Given problem: The lines to return are those from the one containing "insert_solid = insert()" down to the one containing "for node in", inclusive; return them exactly and nothing else.

## Begin

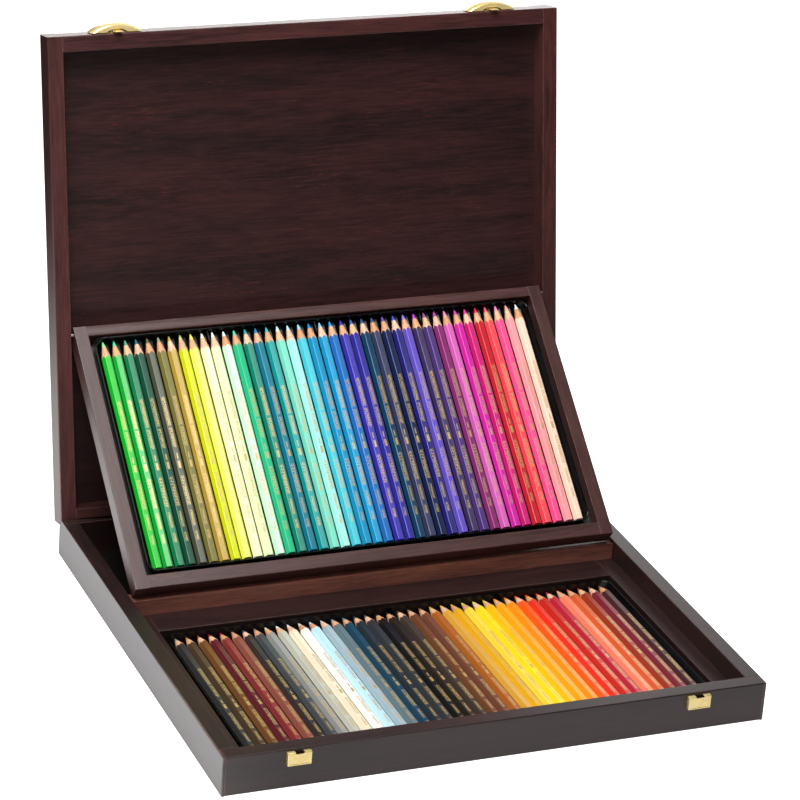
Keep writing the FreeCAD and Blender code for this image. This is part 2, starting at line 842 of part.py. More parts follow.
save("base_hinge_leaves", [hinge_leaf(x, 0) for x in hinge_centres()])
save("lid_hinge_leaves", [open_lid(hinge_leaf(x, 1)) for x in hinge_centres()])
save("hinge_pins", [rod_x(hinge_pin_radius, x - hinge_length / 2, x + hinge_length / 2, hinge_y, hinge_z)
                    for x in hinge_centres()])
save("base_hinge_screws", [hinge_screw(x, 0) for c in hinge_centres() for x in screw_places(c)])
save("lid_hinge_screws", [open_lid(hinge_screw(x, 1)) for c in hinge_centres()
                          for x in screw_places(c)])

latch_centres = (-latch_spacing / 2, latch_spacing / 2)
save("latch_plates", [open_lid(latch_plate(x)) for x in latch_centres])
save("latch_pins", [open_lid(latch_pin(x)) for x in latch_centres])
save("latch_screws", [open_lid(latch_screw(x)) for x in latch_screw_places()])
for node, centre in zip(("latch_lever_left", "latch_lever_right"), latch_centres):
    save(node, [open_lid(latch_lever(centre))])
for node, centre in zip(("catch_plate_left", "catch_plate_right"), latch_centres):
    save(node, [catch_plate(centre)])

save_pair("tray_left_stile", "tray_right_stile", tray_stile(), lean_tray)
save("tray_bottom_rail", [lean_tray(tray_rail(tray_lower_end, tray_lower_end + bottom_rail))])
save("tray_top_rail", [lean_tray(tray_rail(tray_upper_end - top_rail, tray_upper_end))])
save("tray_panel", [lean_tray(tray_rebate())])

insert_solid = insert()
lower_origin = vec(0, well_back - well_back_gap - insert_length, base_panel)
upper_origin = vec(0, tray_upper_end - top_rail - insert_top_gap - insert_length, tray_floor)
lower_insert = insert_solid.copy()
lower_insert.translate(lower_origin)
upper_insert = insert_solid.copy()
upper_insert.translate(upper_origin)
save("lower_insert", [lower_insert])
save("upper_insert", [lean_tray(upper_insert)])
save_pencils("lower", lower_origin, as_drawn)
save_pencils("upper", upper_origin, lean_tray)

latch_y, latch_z = latch_axis()
latch_y, latch_z = lid_point(hinge_y - latch_y, latch_z - rim)
print("case %.8f x %.8f, base %.8f high" % (case_width, case_depth, base_height))
print("lid hinge at y %.8f z %.8f" % (hinge_y, hinge_z))
print("tray pins at y %.8f z %.8f" % (pin_y, pin_z))
print("latch pins at y %.8f z %.8f" % (latch_y, latch_z))
print("tray tilt open %.6f closed %.6f ratio %.8f" % (tray_tilt, closed_tilt, tray_ratio))
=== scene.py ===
import json
import math

import bmesh
import bpy
from mathutils import Matrix, Vector


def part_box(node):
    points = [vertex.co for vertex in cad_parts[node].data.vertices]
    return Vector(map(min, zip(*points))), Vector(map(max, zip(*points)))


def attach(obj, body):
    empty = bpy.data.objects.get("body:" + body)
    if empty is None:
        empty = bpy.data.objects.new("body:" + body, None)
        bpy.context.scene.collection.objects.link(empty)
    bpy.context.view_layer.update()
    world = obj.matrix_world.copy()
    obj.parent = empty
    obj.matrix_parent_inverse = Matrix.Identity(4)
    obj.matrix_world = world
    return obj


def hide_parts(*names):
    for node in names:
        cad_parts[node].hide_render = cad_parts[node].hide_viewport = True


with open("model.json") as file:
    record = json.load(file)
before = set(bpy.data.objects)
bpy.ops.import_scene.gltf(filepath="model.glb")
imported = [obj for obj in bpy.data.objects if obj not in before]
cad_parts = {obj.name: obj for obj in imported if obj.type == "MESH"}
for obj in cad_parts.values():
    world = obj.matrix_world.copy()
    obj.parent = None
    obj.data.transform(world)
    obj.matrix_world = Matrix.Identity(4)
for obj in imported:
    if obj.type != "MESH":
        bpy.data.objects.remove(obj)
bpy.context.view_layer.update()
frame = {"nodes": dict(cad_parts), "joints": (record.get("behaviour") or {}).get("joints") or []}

# Looks of the open pencil box: eased and stained boards, brass fittings, glossy formed inserts and
# eighty lacquered pencils. Sizes are in millimetres and angles in degrees, unless a name or comment
# says otherwise. Meshes, lights and textures are in metres.

MM = 0.001

OPEN_ANGLE = 102.0     # the lid's, from closed
TRAY_TILT = 38.798067  # the tray's, from level
JOINT_PLACES = {joint["name"]: Vector(joint["pos_m"]) for joint in frame["joints"]}


def turned_about(place, degrees):
    """Frame of a piece that is turned about the X line through a place."""
    return Matrix.Translation(place) @ Matrix.Rotation(math.radians(degrees), 4, "X")


BASE = Matrix.Identity(4)
LID = turned_about(JOINT_PLACES["lid_hinge"], -OPEN_ANGLE)
TRAY = turned_about(JOINT_PLACES["tray_pivot"], TRAY_TILT)

# ---- camera, floor and light --------------------------------------------------------------------

LENS = 160.77987        # focal length
SENSOR = 36.0
AZIMUTH = -23.994
ELEVATION = 24.308
ROLL = 4.582
AIM = Vector((1.327832, 34.271096, 161.061514))
DISTANCE = 2411.471646  # from the aim point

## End

Result of the task:
insert_solid = insert()
lower_origin = vec(0, well_back - well_back_gap - insert_length, base_panel)
upper_origin = vec(0, tray_upper_end - top_rail - insert_top_gap - insert_length, tray_floor)
lower_insert = insert_solid.copy()
lower_insert.translate(lower_origin)
upper_insert = insert_solid.copy()
upper_insert.translate(upper_origin)
save("lower_insert", [lower_insert])
save("upper_insert", [lean_tray(upper_insert)])
save_pencils("lower", lower_origin, as_drawn)
save_pencils("upper", upper_origin, lean_tray)

latch_y, latch_z = latch_axis()
latch_y, latch_z = lid_point(hinge_y - latch_y, latch_z - rim)
print("case %.8f x %.8f, base %.8f high" % (case_width, case_depth, base_height))
print("lid hinge at y %.8f z %.8f" % (hinge_y, hinge_z))
print("tray pins at y %.8f z %.8f" % (pin_y, pin_z))
print("latch pins at y %.8f z %.8f" % (latch_y, latch_z))
print("tray tilt open %.6f closed %.6f ratio %.8f" % (tray_tilt, closed_tilt, tray_ratio))
=== scene.py ===
import json
import math

import bmesh
import bpy
from mathutils import Matrix, Vector


def part_box(node):
    points = [vertex.co for vertex in cad_parts[node].data.vertices]
    return Vector(map(min, zip(*points))), Vector(map(max, zip(*points)))


def attach(obj, body):
    empty = bpy.data.objects.get("body:" + body)
    if empty is None:
        empty = bpy.data.objects.new("body:" + body, None)
        bpy.context.scene.collection.objects.link(empty)
    bpy.context.view_layer.update()
    world = obj.matrix_world.copy()
    obj.parent = empty
    obj.matrix_parent_inverse = Matrix.Identity(4)
    obj.matrix_world = world
    return obj


def hide_parts(*names):
    for node in names:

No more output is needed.